An initial plan submitted by a group of cities and water companies was blocked by the WRD in 2003. Then, after years of mediation, a new system was proposed. That motion was challenged by Central Basin in 2009, which said it gave too much power to the WRD. Last year, Central Basin announced it was developing a plan of its own.

The districts also have been at odds over the assessment charged by the WRD. Central Basin and a group of cities allege that the fee is unjust and that it disproportionately affects residents in southeast L.A. County, to the benefit of customers in the western half of the WRD’s service area. Several lawsuits have been filed over the issue in the last two years.

Since the start of 2008, WRD officials said they have paid about $2.3 million to attorneys litigating five different cases involving Central Basin. Officials at Central Basin said they were not sure exactly how much they have spent on those same cases. However, invoices obtained by The Times under the California Public Records Act show more than $1.8 million in legal billings during the same period with matters pertaining to the WRD.

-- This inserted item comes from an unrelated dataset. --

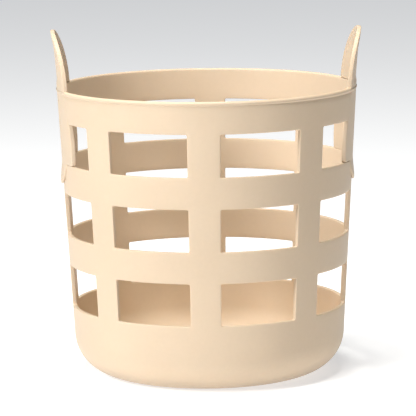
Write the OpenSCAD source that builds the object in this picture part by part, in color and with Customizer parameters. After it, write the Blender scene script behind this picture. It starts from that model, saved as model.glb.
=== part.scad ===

Leaders of both agencies say the costs are necessary. Aguilar, the Central Basin general manager, said his agency was fighting “water policy for the wealthy,” favored by the WRD and others.

“I don’t think that constitutes a feud,” he said. “I think we’re just doing our job.”

Whitaker, however, characterized Central Basin as an aggressor, saying that his district has no choice but to defend itself against “an agency that has stepped into our backyard and tried to take over what we do.”

But officials at many cities and water companies served by the districts say the battle has gone too far.

“We’re at the point where it’s so polarized it’s hard to get anything done,” said Kevin Wattier, general manager of the Long Beach Water Department. “It completely gets in the way of good water management.”